**PROMPT:** Copy out every record below, word for word.

**** ENTRIES PROVIDED ****

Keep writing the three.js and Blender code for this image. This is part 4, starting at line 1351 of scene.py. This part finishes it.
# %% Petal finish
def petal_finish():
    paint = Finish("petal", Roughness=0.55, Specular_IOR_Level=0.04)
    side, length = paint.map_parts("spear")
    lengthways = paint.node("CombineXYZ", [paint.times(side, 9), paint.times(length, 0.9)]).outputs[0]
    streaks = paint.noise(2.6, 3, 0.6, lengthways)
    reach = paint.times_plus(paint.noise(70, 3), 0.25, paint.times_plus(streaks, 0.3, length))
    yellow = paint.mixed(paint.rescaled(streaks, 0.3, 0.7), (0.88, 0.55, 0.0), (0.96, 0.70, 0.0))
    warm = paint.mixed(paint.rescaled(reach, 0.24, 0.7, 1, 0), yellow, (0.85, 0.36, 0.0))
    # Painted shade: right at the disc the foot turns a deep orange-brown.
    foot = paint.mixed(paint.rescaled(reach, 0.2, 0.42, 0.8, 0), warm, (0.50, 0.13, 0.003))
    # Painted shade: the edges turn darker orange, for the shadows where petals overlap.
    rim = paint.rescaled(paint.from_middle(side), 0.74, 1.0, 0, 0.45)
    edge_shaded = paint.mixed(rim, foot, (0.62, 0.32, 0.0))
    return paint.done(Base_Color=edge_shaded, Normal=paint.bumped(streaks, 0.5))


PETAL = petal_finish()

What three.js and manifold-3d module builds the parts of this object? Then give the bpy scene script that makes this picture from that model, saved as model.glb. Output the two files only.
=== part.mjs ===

****

**WRITTEN SOLUTION:**
Keep writing the three.js and Blender code for this image. This is part 4, starting at line 1351 of scene.py. This part finishes it.
# %% Petal finish
def petal_finish():
    paint = Finish("petal", Roughness=0.55, Specular_IOR_Level=0.04)
    side, length = paint.map_parts("spear")
    lengthways = paint.node("CombineXYZ", [paint.times(side, 9), paint.times(length, 0.9)]).outputs[0]
    streaks = paint.noise(2.6, 3, 0.6, lengthways)
    reach = paint.times_plus(paint.noise(70, 3), 0.25, paint.times_plus(streaks, 0.3, length))
    yellow = paint.mixed(paint.rescaled(streaks, 0.3, 0.7), (0.88, 0.55, 0.0), (0.96, 0.70, 0.0))
    warm = paint.mixed(paint.rescaled(reach, 0.24, 0.7, 1, 0), yellow, (0.85, 0.36, 0.0))
    # Painted shade: right at the disc the foot turns a deep orange-brown.
    foot = paint.mixed(paint.rescaled(reach, 0.2, 0.42, 0.8, 0), warm, (0.50, 0.13, 0.003))
    # Painted shade: the edges turn darker orange, for the shadows where petals overlap.
    rim = paint.rescaled(paint.from_middle(side), 0.74, 1.0, 0, 0.45)
    edge_shaded = paint.mixed(rim, foot, (0.62, 0.32, 0.0))
    return paint.done(Base_Color=edge_shaded, Normal=paint.bumped(streaks, 0.5))


PETAL = petal_finish()

What three.js and manifold-3d module builds the parts of this object? Then give the bpy scene script that makes this picture from that model, saved as model.glb. Output the two files only.
=== part.mjs ===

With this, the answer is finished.